Objective: Only the lines from the start of the material through the line containing "NUMERAL_SIZE = 1.05 * MM" are to be extracted, exactly as they appear.

-- start --

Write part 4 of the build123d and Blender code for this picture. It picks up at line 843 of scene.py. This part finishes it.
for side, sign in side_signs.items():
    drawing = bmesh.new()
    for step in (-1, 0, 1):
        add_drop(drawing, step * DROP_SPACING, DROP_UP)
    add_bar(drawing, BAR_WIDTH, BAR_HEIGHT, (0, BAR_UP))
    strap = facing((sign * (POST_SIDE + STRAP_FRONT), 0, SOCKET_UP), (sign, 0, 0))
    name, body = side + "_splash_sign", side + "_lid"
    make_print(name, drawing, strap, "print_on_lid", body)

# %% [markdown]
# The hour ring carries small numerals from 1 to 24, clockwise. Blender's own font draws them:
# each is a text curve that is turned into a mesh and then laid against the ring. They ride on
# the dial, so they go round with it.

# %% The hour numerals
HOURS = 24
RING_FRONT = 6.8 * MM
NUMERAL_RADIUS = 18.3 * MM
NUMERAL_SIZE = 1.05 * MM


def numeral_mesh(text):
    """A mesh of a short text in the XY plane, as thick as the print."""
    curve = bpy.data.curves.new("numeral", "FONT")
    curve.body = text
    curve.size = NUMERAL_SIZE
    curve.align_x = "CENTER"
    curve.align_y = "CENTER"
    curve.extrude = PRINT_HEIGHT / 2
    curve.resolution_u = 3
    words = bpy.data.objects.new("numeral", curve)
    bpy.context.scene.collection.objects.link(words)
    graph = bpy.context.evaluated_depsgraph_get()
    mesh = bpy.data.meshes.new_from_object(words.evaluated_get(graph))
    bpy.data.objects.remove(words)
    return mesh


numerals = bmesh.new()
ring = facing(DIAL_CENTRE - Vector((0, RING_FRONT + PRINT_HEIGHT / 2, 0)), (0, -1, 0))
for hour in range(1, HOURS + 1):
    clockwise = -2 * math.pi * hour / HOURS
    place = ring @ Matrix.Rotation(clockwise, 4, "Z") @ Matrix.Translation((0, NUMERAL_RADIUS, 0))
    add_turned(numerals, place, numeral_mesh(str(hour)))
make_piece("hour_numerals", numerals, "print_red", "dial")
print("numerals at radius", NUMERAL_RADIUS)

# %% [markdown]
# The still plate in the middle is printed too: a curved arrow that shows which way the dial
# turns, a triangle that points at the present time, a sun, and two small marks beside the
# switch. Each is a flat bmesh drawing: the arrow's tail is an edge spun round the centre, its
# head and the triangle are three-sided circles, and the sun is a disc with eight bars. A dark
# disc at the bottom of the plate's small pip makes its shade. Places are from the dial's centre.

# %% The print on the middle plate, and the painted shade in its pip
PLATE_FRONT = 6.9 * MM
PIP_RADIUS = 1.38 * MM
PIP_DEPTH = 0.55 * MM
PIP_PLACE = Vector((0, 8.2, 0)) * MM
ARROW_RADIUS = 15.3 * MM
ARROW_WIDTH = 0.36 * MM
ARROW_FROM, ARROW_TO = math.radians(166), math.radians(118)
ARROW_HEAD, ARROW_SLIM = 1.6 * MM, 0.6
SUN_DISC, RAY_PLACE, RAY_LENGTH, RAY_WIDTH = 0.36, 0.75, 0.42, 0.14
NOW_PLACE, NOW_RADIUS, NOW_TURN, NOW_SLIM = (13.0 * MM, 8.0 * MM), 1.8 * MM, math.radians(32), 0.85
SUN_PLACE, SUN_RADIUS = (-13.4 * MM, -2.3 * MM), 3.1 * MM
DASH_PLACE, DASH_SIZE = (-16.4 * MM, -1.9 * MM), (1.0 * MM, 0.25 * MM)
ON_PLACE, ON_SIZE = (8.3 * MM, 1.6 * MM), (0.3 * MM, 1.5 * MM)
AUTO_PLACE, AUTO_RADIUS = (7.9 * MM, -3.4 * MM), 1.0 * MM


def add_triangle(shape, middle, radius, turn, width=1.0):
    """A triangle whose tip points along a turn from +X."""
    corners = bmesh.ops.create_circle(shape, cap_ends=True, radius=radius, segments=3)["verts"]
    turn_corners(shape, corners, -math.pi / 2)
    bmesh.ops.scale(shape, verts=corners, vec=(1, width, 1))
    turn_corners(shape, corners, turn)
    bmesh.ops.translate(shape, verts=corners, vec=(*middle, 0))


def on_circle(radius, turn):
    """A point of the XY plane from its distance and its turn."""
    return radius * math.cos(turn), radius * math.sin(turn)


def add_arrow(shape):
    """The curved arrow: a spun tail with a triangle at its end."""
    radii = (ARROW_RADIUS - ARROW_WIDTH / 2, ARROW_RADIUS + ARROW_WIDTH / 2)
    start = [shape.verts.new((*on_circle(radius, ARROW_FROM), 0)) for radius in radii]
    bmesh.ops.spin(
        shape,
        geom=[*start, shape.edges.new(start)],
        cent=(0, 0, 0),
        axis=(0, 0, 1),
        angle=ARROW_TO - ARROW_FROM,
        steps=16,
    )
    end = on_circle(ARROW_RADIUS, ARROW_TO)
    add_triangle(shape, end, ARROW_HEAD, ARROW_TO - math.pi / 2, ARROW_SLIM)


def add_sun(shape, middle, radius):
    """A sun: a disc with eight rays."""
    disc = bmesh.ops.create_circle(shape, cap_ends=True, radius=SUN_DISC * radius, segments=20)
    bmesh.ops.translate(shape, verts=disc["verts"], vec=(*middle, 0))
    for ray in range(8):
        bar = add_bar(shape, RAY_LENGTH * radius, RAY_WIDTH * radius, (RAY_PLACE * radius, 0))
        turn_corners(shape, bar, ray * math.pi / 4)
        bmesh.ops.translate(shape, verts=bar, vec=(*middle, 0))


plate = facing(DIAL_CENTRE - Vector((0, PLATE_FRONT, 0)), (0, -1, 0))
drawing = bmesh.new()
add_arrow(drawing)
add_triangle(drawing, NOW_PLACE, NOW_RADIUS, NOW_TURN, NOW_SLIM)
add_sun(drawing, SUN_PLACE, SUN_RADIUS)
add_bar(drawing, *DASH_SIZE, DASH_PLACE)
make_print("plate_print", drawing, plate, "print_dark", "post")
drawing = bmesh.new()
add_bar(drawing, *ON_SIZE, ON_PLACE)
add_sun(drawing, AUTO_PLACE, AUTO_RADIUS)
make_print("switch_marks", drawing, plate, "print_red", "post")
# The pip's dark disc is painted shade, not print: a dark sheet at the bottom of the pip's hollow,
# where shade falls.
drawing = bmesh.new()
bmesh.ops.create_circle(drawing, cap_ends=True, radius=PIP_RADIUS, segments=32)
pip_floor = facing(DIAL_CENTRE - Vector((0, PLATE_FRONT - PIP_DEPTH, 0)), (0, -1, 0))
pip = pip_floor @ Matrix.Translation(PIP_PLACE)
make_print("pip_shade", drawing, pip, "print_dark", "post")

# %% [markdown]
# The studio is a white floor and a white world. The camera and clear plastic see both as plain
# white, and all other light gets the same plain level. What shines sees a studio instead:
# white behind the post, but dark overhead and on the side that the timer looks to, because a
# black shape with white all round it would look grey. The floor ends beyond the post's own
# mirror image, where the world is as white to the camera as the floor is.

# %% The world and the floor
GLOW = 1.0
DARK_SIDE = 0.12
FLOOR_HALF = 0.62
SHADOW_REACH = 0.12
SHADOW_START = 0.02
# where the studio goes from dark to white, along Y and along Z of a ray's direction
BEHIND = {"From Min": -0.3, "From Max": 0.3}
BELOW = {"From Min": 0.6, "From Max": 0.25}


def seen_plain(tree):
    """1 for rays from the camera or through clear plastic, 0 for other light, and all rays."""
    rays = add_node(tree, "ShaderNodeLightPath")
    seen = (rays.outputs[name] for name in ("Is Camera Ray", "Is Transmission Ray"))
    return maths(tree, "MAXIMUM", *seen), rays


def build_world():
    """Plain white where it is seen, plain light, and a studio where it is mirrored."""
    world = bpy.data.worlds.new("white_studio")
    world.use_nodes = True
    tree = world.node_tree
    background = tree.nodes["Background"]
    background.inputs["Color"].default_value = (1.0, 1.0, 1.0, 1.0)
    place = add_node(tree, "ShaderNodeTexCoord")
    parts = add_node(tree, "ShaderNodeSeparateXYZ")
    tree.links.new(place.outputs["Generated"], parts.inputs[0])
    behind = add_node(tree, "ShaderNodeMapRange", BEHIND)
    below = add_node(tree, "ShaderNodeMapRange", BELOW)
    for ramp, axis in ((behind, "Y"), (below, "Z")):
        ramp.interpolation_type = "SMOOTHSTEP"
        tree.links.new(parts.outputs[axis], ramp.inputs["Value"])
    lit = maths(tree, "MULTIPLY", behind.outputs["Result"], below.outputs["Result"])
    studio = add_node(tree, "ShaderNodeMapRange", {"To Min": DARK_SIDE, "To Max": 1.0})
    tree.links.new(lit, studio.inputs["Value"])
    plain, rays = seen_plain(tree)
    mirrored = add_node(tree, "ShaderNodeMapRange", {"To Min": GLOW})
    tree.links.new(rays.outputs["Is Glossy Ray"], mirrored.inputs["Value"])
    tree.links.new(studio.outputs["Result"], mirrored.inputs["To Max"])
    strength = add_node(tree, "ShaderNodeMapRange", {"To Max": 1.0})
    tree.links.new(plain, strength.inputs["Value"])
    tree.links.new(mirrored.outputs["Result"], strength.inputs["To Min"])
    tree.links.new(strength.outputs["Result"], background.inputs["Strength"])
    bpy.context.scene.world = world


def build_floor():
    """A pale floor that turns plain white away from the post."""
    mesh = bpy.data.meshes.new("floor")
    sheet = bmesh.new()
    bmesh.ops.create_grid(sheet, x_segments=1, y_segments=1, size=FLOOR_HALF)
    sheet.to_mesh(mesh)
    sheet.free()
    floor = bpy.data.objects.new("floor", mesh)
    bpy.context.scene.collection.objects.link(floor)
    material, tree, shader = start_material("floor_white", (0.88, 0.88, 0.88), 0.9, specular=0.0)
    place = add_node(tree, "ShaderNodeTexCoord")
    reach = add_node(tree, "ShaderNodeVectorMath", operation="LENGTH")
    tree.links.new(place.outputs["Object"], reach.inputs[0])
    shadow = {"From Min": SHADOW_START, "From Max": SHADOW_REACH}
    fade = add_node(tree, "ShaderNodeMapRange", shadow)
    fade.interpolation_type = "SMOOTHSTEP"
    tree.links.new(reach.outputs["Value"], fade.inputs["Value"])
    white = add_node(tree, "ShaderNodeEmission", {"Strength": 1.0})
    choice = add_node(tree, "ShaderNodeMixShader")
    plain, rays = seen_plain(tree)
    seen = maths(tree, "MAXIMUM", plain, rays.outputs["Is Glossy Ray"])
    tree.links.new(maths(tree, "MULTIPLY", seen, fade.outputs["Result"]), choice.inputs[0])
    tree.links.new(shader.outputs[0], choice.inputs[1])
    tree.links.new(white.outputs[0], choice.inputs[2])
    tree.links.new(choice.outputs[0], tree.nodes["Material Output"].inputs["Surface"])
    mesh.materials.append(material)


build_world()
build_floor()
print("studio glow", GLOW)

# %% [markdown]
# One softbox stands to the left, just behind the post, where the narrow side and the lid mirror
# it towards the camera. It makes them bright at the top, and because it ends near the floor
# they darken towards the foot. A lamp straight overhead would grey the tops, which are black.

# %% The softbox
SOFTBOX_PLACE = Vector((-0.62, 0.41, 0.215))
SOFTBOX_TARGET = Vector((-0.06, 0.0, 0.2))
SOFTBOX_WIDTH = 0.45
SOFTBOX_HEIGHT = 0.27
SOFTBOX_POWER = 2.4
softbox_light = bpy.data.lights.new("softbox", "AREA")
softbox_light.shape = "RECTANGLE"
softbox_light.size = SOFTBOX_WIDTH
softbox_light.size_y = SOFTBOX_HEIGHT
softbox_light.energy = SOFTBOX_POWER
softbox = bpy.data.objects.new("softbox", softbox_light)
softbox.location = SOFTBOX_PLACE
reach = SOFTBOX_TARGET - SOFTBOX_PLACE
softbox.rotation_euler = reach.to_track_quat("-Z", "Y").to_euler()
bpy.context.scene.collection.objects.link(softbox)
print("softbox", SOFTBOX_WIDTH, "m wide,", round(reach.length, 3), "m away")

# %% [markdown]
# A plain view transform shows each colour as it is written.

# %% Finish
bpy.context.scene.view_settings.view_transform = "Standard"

-- end --

Result of this exercise:
Write part 4 of the build123d and Blender code for this picture. It picks up at line 843 of scene.py. This part finishes it.
for side, sign in side_signs.items():
    drawing = bmesh.new()
    for step in (-1, 0, 1):
        add_drop(drawing, step * DROP_SPACING, DROP_UP)
    add_bar(drawing, BAR_WIDTH, BAR_HEIGHT, (0, BAR_UP))
    strap = facing((sign * (POST_SIDE + STRAP_FRONT), 0, SOCKET_UP), (sign, 0, 0))
    name, body = side + "_splash_sign", side + "_lid"
    make_print(name, drawing, strap, "print_on_lid", body)

# %% [markdown]
# The hour ring carries small numerals from 1 to 24, clockwise. Blender's own font draws them:
# each is a text curve that is turned into a mesh and then laid against the ring. They ride on
# the dial, so they go round with it.

# %% The hour numerals
HOURS = 24
RING_FRONT = 6.8 * MM
NUMERAL_RADIUS = 18.3 * MM
NUMERAL_SIZE = 1.05 * MM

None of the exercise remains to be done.